Catalytic oxidation of Bisphenol A with Co3+ rich spinel Co3O4: Performance evaluation with peroxymonosulfate activation and mineralization mechanism

Abstract

Bisphenol A (BPA) is a toxic substance that is released into the environment mainly from paint, polymer, plastics and pharmaceutical industries. In this study, spinel Co3O4 consisting of Co2+/(Co3+)2O4 nanospheres with excellent specific surface properties were systematically synthesized via a simple hydrothermal approach preceded by calcination. The as-synthesized Co3O4 spinels were used for peroxymonosulfate (PMS) activation to reduce the bisphenol A (BPA).
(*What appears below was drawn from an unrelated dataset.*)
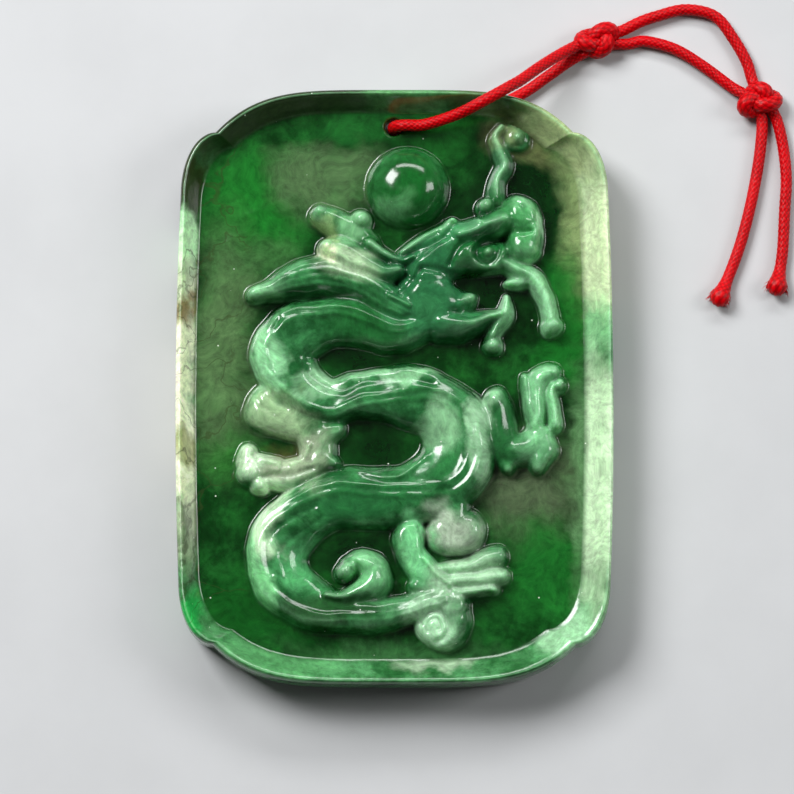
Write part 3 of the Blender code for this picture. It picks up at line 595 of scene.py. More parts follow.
def blurred(height, spread):
    # Softened by a bell of that spread, in millimetres
    reach = max(1, math.ceil(3 * spread / sheet["cell"]))
    weights = np.exp(-0.5 * (np.arange(-reach, reach + 1) * sheet["cell"] / spread) ** 2)
    weights /= weights.sum()
    for axis in (0, 1):
        pad = [(reach, reach) if axis == other else (0, 0) for other in (0, 1)]
        padded = np.pad(height, pad, mode="edge")
        size = height.shape[axis]
        height = sum(weight * np.take(padded, np.arange(k, k + size), axis=axis)
                     for k, weight in enumerate(weights))
    return height


def sheetValue(values, places):
    # The sheet read between its cells
    column = np.clip((places[:, 0] - sheetX[0]) / sheet["cell"], 0, len(sheetX) - 1.001)
    row = np.clip((places[:, 1] - sheetY[0]) / sheet["cell"], 0, len(sheetY) - 1.001)
    i, j = column.astype(int), row.astype(int)
    u, v = column - i, row - j
    return ((values[j, i] * (1 - u) + values[j, i + 1] * u) * (1 - v)
            + (values[j + 1, i] * (1 - u) + values[j + 1, i + 1] * u) * v)


handWork = {"wall": 0.62, "wander": 0.16, "fineWander": 0.035, "level": 0.05, "ridgeWidth": 0.10,
            "ridgeRise": 0.24, "ridgeSwing": 2.4, "combPower": 0.7, "leastRise": 0.1, "grooveFall": 1.4}


def handWorked(height):
    # A hand's unevenness: the edges wander a little and the tops aren't quite level
    x, y = np.meshgrid(sheetX, sheetY)
    wanderX = (handWork["wander"] * np.sin(0.7 * y + 1.1 * np.sin(0.5 * x))
               + handWork["fineWander"] * np.sin(2.3 * y - 1.4 * x))
    wanderY = (handWork["wander"] * np.sin(0.8 * x + 1.2 * np.sin(0.4 * y) + 2.0)
               + handWork["fineWander"] * np.sin(2.1 * x + 1.5 * y))
    pearlX, pearlY, pearlRadius = pearl
    calm = np.clip(np.hypot(x - pearlX, y - pearlY) / pearlRadius - 1.1, 0.0, 1.0)
    moved = sheetValue(height, np.column_stack([(x + wanderX * calm).ravel(), (y + wanderY * calm).ravel()]))
    level = 1 + handWork["level"] * calm * np.sin(0.9 * x + 0.6 * y) * np.sin(0.8 * y - 0.5 * x + 1.0)
    return moved.reshape(height.shape) * level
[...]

The effects of operating parameters including PMS dosage, initial pH, catalyst dosage, and co-existing ions were detected during the BPA degradation. It was observed that at neutral pH, the nano-Co3O4/PMS system effectively degrades the BPA (∼92%) with very low cobalt leaching and excellent recyclability. Control experiment analysis confirms the magnificent performance of the Co3O4/PMS system and the synergistic interaction between Co3O4 and PMS. Various characterization techniques were used to determine the thermal, textural and structural properties. A chemical quenching study confirmed that both hydroxyl radicals (•OH) and sulfate radicals (SO4•−) promotes BPA oxidation. The chloride (Cl-) ions and dihydrogen phosphate ions (H2PO4-) have little inhibition effect while adding humic acid (HA) and HCO3- inhibits the BPA oxidation. Separation techniques such as high-performance liquid chromatography (HPLC) coupled with mass spectroscopy (MS) were used to identify the oxidative by-products and the mineralization pathway of BPA reduction. First-order pseudo-kinetics were observed for BPA degradation. However, the power law model also fits nth-order kinetics models.